Of course, the best place to have one is in Memorial Stadium watching the Nebraska Cornhuskers. They’re only $5, and it makes for the most Nebraskan photo you can imagine (that doesn’t include corn or Chimney Rock).
A windstorm tore through Omaha one midsummer’s night in mid-July this year, downing tree branches all over town and cutting the power to most of the city. It gave us a real appreciation for electricity, even though we were only without power for a day or so. In the process of emptying our fridge and salvaging the food we had on hand, we made some breakfast for dinner on our gas grill using cast iron skillets, a truly unique feast made possible only through necessity.
Tastee Inn & Out was an old-school drive-in restaurant in Lincoln that started in 1948 (an actual historic landmark).
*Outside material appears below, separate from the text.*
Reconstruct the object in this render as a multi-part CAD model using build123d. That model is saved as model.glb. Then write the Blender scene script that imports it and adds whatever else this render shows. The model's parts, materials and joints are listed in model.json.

It sold loose meat sandwiches and onion chips and had a menu that remained unchanged for half a century. I was quite sad when it closed in 2014, because it seemed like a one-of-a-kind place. I didn’t think I’d see another one.
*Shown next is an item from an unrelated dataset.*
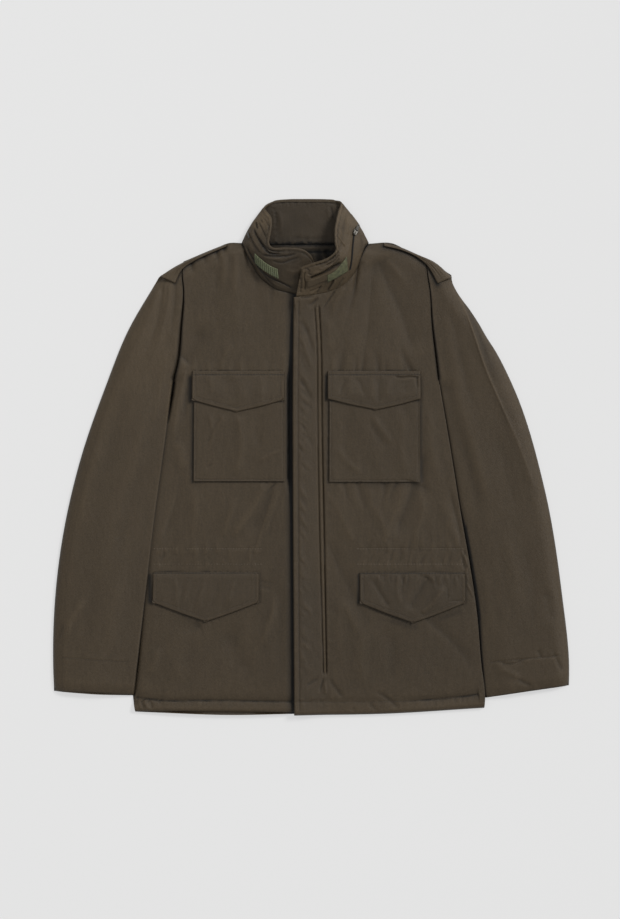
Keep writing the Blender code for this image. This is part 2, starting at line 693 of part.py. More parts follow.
def build_slider(frame):
    """The slider: a body that widens towards its nose, with the lug that the pull hangs on."""
    nose_x = SLIDER_LONG / 2 - NOSE_ROUND
    nose_y = SLIDER_NOSE / 2 - NOSE_ROUND
    outline = [
        (-SLIDER_LONG / 2, -SLIDER_TAIL / 2),
        *arc((nose_x, -nose_y), NOSE_ROUND, -90, 0),
        *arc((nose_x, nose_y), NOSE_ROUND, 0, 90),
        (-SLIDER_LONG / 2, SLIDER_TAIL / 2),
    ]
    body = closed_mesh("zip_slider", flat_outline("slider_outline", [outline], SLIDER_HIGH))
    piece = add_object("zip_slider", body, "zip_metal")
    piece.matrix_world = turn_to(frame, (0, 0, SLIDER_HIGH / 2))
    block = bmesh.new()
    bmesh.ops.create_cube(block, size=1.0)
    bmesh.ops.scale(block, vec=(LUG_LONG * MM, LUG_WIDE * MM, (LUG_HIGH + SINK) * MM), verts=block.verts)
    lug = bpy.data.meshes.new("slider_lug")
    block.to_mesh(lug)
    block.free()
    join = piece.modifiers.new("lug", "BOOLEAN")
    join.operation = "UNION"
    join.object = helper("slider_lug", lug, turn_to(frame, (-LUG_BACK, 0, SLIDER_HIGH + (LUG_HIGH - SINK) / 2)))
    return piece


def build_pull(frame):
    """The pull tab, its origin on its hinge at the slider's nose, with an eye at its free end."""
    half = PULL_WIDE / 2
    near_x = PULL_ROUND - PULL_THICK / 2
    near_y = half - PULL_ROUND
    outline = [
        *arc((near_x, -near_y), PULL_ROUND, 180, 270),
        *arc((PULL_LONG - half, 0), half, -90, 90),
        *arc((near_x, near_y), PULL_ROUND, 90, 180),
    ]
    eye = arc((PULL_LONG - half, 0), PULL_EYE, 0, 360)[:-1]
    tab = closed_mesh("zip_pull", flat_outline("pull_outline", [outline, eye], PULL_THICK))
    piece = add_object("zip_pull", tab, "zip_metal")
    piece.matrix_world = turn_to(frame, (HINGE_FROM_MIDDLE, 0, SLIDER_HIGH + PULL_UP), PULL_DROOP)
    return piece


# ---- the jacket ------------------------------------------------------------------------------


def clear_scene():
    for item in list(bpy.data.objects):
        bpy.data.objects.remove(item, do_unlink=True)
    for name in ("field_jacket", "cutters"):
        made = bpy.data.collections.new(name)
        bpy.context.scene.collection.children.link(made)


def main():
    clear_scene()
    build_back()
    right = solid_tree(build_front_right())
    left = solid_tree(build_front_left(right))
    fronts = [right, left]
    build_welt([left])
    bags = {row.name: solid_tree(build_pocket(row, fronts)) for row in POCKETS}
    for row in FLAPS:
        build_flap(row, fronts + list(bags.values()))
    for side, word in ((RIGHT, "right"), (LEFT, "left")):
        _, upper = build_sleeve(side, f"sleeve_{word}", fronts)
        build_epaulette(f"epaulette_{word}", [*fronts, solid_tree(upper)])
    face, out = collar_face()
    build_collar(face, out)
    build_trim("loop_patch", face, out, LOOP_PATCH, 2 * SEAM, TAPE_WALL, "loop_tape")
    build_trim("collar_tab", face, out, TAB, 2 * SEAM, PATCH_WALL, "shell_cloth")
    build_trim("hook_patch", face, out, HOOK_PATCH, 4 * SEAM + PATCH_WALL, HOOK_THICK, "hook_tape")
    build_zip_tape(face, out)
    build_trim("zip_end", face, out, ZIP_END, 2 * SEAM, 2 * TAPE_WALL, "zip_metal")
    frame = zip_frame(face, out)
    build_slider(frame)
    build_pull(frame)


main()
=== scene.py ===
"""Looks of a field jacket that lies flat on its back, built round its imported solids.

Lengths in the tables are millimetres in the jacket's own frame: +X is the wearer's left, +Y runs from
hem to collar and +Z is up. Each class is one sub-assembly, and each cloth piece is a thin closed shell
that stands for the solid of its name. "Right" and "left" are the wearer's.
"""

import logging
import math
from collections.abc import Callable, Sequence
from dataclasses import dataclass
from enum import Enum
from functools import partial
from typing import TypeAlias

import bpy
import numpy as np
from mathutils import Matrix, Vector


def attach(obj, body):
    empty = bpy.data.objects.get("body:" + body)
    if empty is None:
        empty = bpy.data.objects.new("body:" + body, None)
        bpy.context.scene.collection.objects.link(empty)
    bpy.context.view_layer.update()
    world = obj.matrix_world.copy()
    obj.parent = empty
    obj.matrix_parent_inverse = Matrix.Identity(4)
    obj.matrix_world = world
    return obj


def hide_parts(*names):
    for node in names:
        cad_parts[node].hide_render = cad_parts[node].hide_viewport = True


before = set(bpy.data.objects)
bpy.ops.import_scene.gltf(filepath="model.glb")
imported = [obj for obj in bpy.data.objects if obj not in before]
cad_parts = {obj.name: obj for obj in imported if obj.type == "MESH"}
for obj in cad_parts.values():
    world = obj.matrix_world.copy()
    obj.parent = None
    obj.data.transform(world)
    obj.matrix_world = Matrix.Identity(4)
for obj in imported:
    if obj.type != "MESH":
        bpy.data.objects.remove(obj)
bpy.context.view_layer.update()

MM = 0.001
LOG = logging.getLogger("field_jacket")
Array = np.ndarray
Points = Sequence[tuple[float, ...]]
Spot = tuple[float, float]
HeightMap = Callable[[Array, Array], Array]
Line = tuple[Array, Array]  # points along a line, and the ways out of the cloth there


# ---- paths, grids and fields -----------------------------------------------------------------


def eased(share: Array) -> Array:
    """Returns a share from 0 to 1 with soft ends."""
    held = np.clip(share, 0.0, 1.0)
    return held * held * (3.0 - 2.0 * held)


def rounded(share: Array) -> Array:
    """Returns the height of a quarter round at a share of its radius."""
    held = np.clip(share, 0.0, 1.0)
    return np.sqrt(1.0 - (1.0 - held) ** 2)


def bell(share: Array) -> Array:
    """Returns a bell curve, which is 1 at 0 and has all but died away at 2."""
    return np.exp(-(share**2))


def cubic(t: Array, start: Array, leaving: Array, end: Array, arriving: Array, span: float = 1.0) -> Array:
    """Reads a smooth curve between two ends.

    Args:
        t: shares of the way from the start to the end.
        start: what the curve is at its start.
        leaving: its slope there.
        end: what it is at its end.
        arriving: its slope there.
        span: how far apart the ends are, where the slopes are for each millimetre.

    Returns:
        What the curve is at each share.
    """
    return (
        (2 * t**3 - 3 * t**2 + 1) * start
        + (t**3 - 2 * t**2 + t) * span * leaving
        + (3 * t**2 - 2 * t**3) * end
        + (t**3 - t**2) * span * arriving
    )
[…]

And then while driving through Sioux City in October (on our trip to Sioux Falls) we saw another one. Yes! There was apparently a second Tastee Inn & Out that was nearly identical to the first. The loose meat sandwiches and onion chips (and dip) were just as I remembered, so on our way home from our trip to Sioux Falls, we stopped by and got ourselves some lunch. We ate it down at a park by the Missouri River, and it was like going back in time. Quite a treat to find this place I thought was gone forever was still around.
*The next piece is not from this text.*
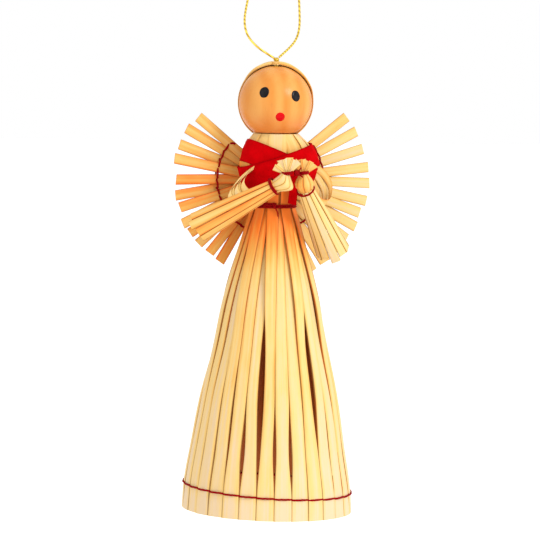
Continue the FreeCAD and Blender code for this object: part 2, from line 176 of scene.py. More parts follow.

The Flying Weenie has had a place in my family’s heart for decades. We would see it every single time we visited Valley View Baptist Church on a Sunday, driving past its location on 8th Avenue on our way to Sunday services. Now I have to visit anytime I’m in town. Back in August, I dropped by before Shannon’s wedding (my cousin once removed), getting a giant half-pound Chicago style hot dog.
I’m not sure how many calories that was, but it was worth it.
Dinner at Grammy and Pop-Pop’s house is always a treat, and more than on of the meals we’ve had there could have made this top ten list (including the Thanksgiving Dinner in May and a Porch Party dinner menu made by Aaron). None of them will quite beat out the dinner Jack made for us on his birthday, however. It was a seafood feast, with cheddar bay biscuits and scallops, but the centerpiece were the lobster tails, grilled on the barbecue and drenched in butter — a sight to behold (and better than any restaurant).
There were many hard choices for the #1 slot this year, but nothing can beat Father’s Day Dinner. Rib-eye seared and fried by my wife Vivian along with shrimp and a loaded baked potato. Delicious doesn’t even come close. Number one, without a doubt!
Not included in my list (because it wasn’t a meal per se), but it’s absolutely worth mentioning. We took the kids down to Werner Park to watch a baseball game in early September. It was a particularly warm day, and with the sun beating down, the peanuts and cracker jacks just weren’t as appealing as some soft-serve vanilla ice cream. Somehow, this basic treat was all the more delicious when eaten from the stands on a hot, hot, day, and it was so good that I actually went back for seconds just to get the photos you see above. It was that good.